NW Modeling List nw-modeling-list at
Thu Jul 12 23:15:27 EDT 2007

Get 'r' done, didja, Cal?

----- Original Message -----
From: NW Modeling List
To: nw-modeling-list at
Sent: Thursday, July 12, 2007 11:00 PM
Subject: Re: Saw-By

A about a half hour Ed. Cal Reynolds.

----- Original Message -----
From: NW Mailing List
To: NW Mailing List
Sent: Wednesday, July 11, 2007 10:15 PM
Subject: Re: Saw-By

There were two types of saw-bys; one used when only one of the trains was too long for the siding, the other when both were.

The longer train, say the westbound, pulled down to stop in the clear at the west end of the siding, either on the main or in the siding, whichever was specified. The shorter eastbound pulled on in to clear the west end, after which the longer westbound pulled on out. Then when the westbound cleared the east end, the eastbound could go.

The double saw where both trains were too long practically guaranteed the crews would make a lot of overtime, if not go on the hours of service law - it was that time consuming.

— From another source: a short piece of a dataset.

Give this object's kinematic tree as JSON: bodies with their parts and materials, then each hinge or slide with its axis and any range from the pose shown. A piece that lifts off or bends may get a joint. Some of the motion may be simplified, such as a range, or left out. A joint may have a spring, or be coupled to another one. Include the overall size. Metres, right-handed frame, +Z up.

One train, say the westbound, pulled in the siding (or down the main if specified) and cut off what the siding wouldn't hold clear of the switch at the east end, leaving his excess on the main beyond the switch. The eastbound would pull in and out the east end, coupling to the westbound's rear and, shoving it ahead of him, would clear the west end. The westbound would then pull his front portion a full train length (the length of the eastbound plus a few cars for safety)beyond the siding, allowing the eastbound to back up, leaving the westbound's rear end between the switches, to the west end and then pull through the siding and out. Then the westbound could back up to the siding, couple to his rear, and go.

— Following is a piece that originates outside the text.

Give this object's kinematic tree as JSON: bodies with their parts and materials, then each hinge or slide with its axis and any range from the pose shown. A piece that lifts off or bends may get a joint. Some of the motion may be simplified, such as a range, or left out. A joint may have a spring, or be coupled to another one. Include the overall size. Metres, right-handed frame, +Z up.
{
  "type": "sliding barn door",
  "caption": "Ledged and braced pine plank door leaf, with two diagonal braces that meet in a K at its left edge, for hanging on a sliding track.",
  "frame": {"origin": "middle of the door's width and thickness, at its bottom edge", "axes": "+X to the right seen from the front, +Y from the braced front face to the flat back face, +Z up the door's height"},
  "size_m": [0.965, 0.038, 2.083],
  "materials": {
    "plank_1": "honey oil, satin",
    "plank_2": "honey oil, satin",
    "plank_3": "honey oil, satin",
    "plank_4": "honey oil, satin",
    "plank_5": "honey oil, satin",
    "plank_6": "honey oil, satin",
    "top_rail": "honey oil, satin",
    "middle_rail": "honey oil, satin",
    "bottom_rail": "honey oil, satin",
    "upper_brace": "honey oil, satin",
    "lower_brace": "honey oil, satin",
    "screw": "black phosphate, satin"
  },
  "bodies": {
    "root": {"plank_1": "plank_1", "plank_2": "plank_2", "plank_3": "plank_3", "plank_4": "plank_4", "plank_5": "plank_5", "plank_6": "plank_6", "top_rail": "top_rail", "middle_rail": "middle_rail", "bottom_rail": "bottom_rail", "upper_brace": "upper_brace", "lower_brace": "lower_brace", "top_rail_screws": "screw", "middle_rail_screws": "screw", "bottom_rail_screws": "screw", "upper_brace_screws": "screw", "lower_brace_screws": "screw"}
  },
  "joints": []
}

Try this on a model layout some time and see how long it takes.

Ed King
----- Original Message -----
From: NW Mailing List
To: NW-Mailing-List at
Sent: Wednesday, July 11, 2007 7:14 AM
Subject: Saw-By

Harry Bundy recently wrote about a section of track (I don't recall where) in which the siding was too short for opposite meeting trains. The term "saw-by" was used. I presume that a "saw-by" was a method of getting the two opposite meeting trains around each other. Can some one on the list (Harry?) please describe the proceedure of how a "saw-by" was accomplished? Was there a "standard" way of accomplishing said proceedure?